Can I just put 50 points into Medical Training and become Blackjack and House rolled into one? Is there a hard cap? etc.

It's all well and good to make mechanics, because it helps future homebrew, but no one knows exactly how things are interacting yet.

We have 50 points for 5 Skills, and we have Strength, Vitality, Intelligence and Dexterity, but how are those determined? Do we spend part of the 50 points on the stats too?

You did state that the more points you put into something, the more expensive it becomes to use, which I take to mean that each additional "level" of said skill or stat costs more points than the one that came before it, which makes sense too, however there is a clear point where the extra cost is not worth the +1 gain, and it would be fairly easy to determine an optimal build.

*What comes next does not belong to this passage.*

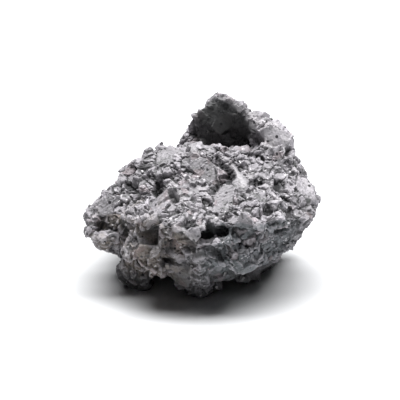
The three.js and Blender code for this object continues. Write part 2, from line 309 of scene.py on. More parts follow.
class Bench:
    """A node tree being built."""

    def __init__(self, tree):
        self.tree = tree

    def node(self, kind, settings=None, *row, **named):
        """Adds a node from its settings and the values or wires of its inputs, and gives its first output."""
        made = self.tree.nodes.new(kind)
        for name, value in (settings or {}).items():
            if name == "stops":
                self._set_stops(made.color_ramp.elements, value)
            else:
                setattr(made, name, value)
        for key, value in [*enumerate(row), *named.items()]:
            self.feed(find_socket(made.inputs, key), value)
        usable = [socket for socket in made.outputs if socket.enabled]
        return Wire(self, usable[0]) if usable else made

    def feed(self, socket, value):
        """Links a wire to an input, or sets its value."""
        if isinstance(value, Wire):
            self.tree.links.new(value.socket, socket)
        elif socket.type == "RGBA" and len(tuple(value)) == 3:
            socket.default_value = (*value, 1.0)
        elif socket.type in {"VECTOR", "RGBA"} and not hasattr(value, "__len__"):
            socket.default_value = (value,) * len(socket.default_value)
        else:
            socket.default_value = value

    @staticmethod
    def _set_stops(elements, stops):
        while len(elements) < len(stops):
            elements.new(0.5)
        for element, (place, colour) in zip(elements, stops):
            element.position = place
            element.color = (*colour, 1.0)

    def cells(self, place, size, feature="F1"):
        """A Voronoi pattern, whose cells stand for crystal grains of that size."""
        return self.node("ShaderNodeTexVoronoi", {"feature": feature}, Vector=place, Scale=1.0 / size)

    def noise(self, place, size, detail=3.0, roughness=0.55):
        """A soft noise from 0 to 1, with waves of that size."""
        inputs = {"Scale": 1.0 / size, "Detail": detail, "Roughness": roughness}
        return self.node("ShaderNodeTexNoise", None, Vector=place, **inputs)

    def waves(self, distance, step):
        """A sine wave along a distance, with one crest for each step."""
        return self.node("ShaderNodeMath", {"operation": "SINE"}, distance * (2 * math.pi / step))

    def blend(self, factor, first, second):
        """One colour laid over another."""
        settings = {"data_type": "RGBA", "clamp_factor": True}
        return self.node("ShaderNodeMix", settings, Factor=factor, A=first, B=second)

    def ramp(self, value, stops):
        """A colour picked from a row of stops."""
        return self.node("ShaderNodeValToRGB", {"stops": stops}, value)

    def blur(self, value, rounds):
        """A vector of the mesh's points, blurred with that of their neighbours."""
        settings = {"data_type": "FLOAT_VECTOR"}
        return self.node("GeometryNodeBlurAttribute", settings, Value=value, Iterations=rounds)

    def store(self, geometry, name, value, kind="FLOAT_VECTOR", domain="POINT"):
        """Stores a value on a geometry, for another tree or the finish to read."""
        settings = {"data_type": kind, "domain": domain}
        inputs = {"Geometry": geometry, "Name": name, "Value": value}
        return self.node("GeometryNodeStoreNamedAttribute", settings, **inputs)

    def stored(self, name):
        """A vector stored on the geometry before."""
        return self.node("GeometryNodeInputNamedAttribute", {"data_type": "FLOAT_VECTOR"}, Name=name)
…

No one is trying to bust your chops or anything, but I believe Silhar was looking for more concrete mathematical answers to his questions instead of abstracts. It is my personal experience that play by post games work a lot better with very rules light systems / point based resolution or something like Amber Diceless. It is entirely possible to do a mechanically full bodied campaign but it is very, very slow and will take a long time, especially if confirming dice rolls, and having players roll, wait to find out if they succeeded or not, and then post their success or failure accordingly.

Just my two cents!

Kabrinski:
Hmm...good point.

As for the skill points-I've been debating on just how much the points it costs to put into goes up-one idea is that the level you have, that's the amount it costs.

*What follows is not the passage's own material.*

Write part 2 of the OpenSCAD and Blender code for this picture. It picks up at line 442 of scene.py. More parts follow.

As for the skill medical training-let's put it this way-you can save people's lives. A lv. 10 skill-which is extremely expesnive mind you-would enable you to do a triple heart bypass transplant with common household tools. You roll against a difficulty check-here's an example-if your trying to bring someone back from the dead-tha't be a difficulty check of about 50-you are not allowed to take a ten or twenty-you'd have to make an intelligence ceck of at least 30-you add the average of your medical skill and your intelligence-or perhaps just half-and you'd better hope you'd succeed.

I'm trying here dude, I'm trying.

Reef Blastbody:
I'm not trying to discourage you; homebrew and mechanics are one of my most frequently indulged in hobbies. I love getting into the nitty gritty and figuring out averages, what works best, etc.

I just caution against trying to start a game and inviting players in when you don't have the mechanics ready yet!

Usually you build the mechanics and "acid test" them; this is rolling them out yourself to make sure they work and make sense. Doing some mock combat examples, skill checks, etc, by yourself. Then you do a playtest with some people to work out the kinks, then you layer your story and background on top, and then you open chargen to potential players.

It's a lot of work, which is why I'll usually just crib someone else's system if doing a PBF, instead of a new engine each time.

Lesser of Two Heresies, for example, is run off of a modified version of the Dark Heresy table-top game's mechanics; they didn't need to invent a plausible method of resolution for combat and skills because one already existed.

As it stands, your system most closely resembles the Open SRD for d20, so don't stress yourself out trying to re-invent the wheel! You might want to take a look at it :

http://www.wizards.com/default.asp?x=d20/article/msrd

They already have mechanics for Modern and Future as well. I willl say that d20 is good at being easy to learn and pick up, but the resolutions can be a little wonky in terms of "stability"; for a lot of prior and current gamers, d20 was the first engine they learned (unless they're old school and started out on 1e or 2e, or possibly Traveller), but not the one they stuck with. Tabletop RPGs are a lot like programming languages apparently; once you learn one, it's easier to understand the other ones!

Kabrinski:
New news everyone-system is nearing completion and is currently undergoing testing. Also story revised and tech limit will bem removed-rules for devlopent. Sorry for the long wait-the RP will be up soon.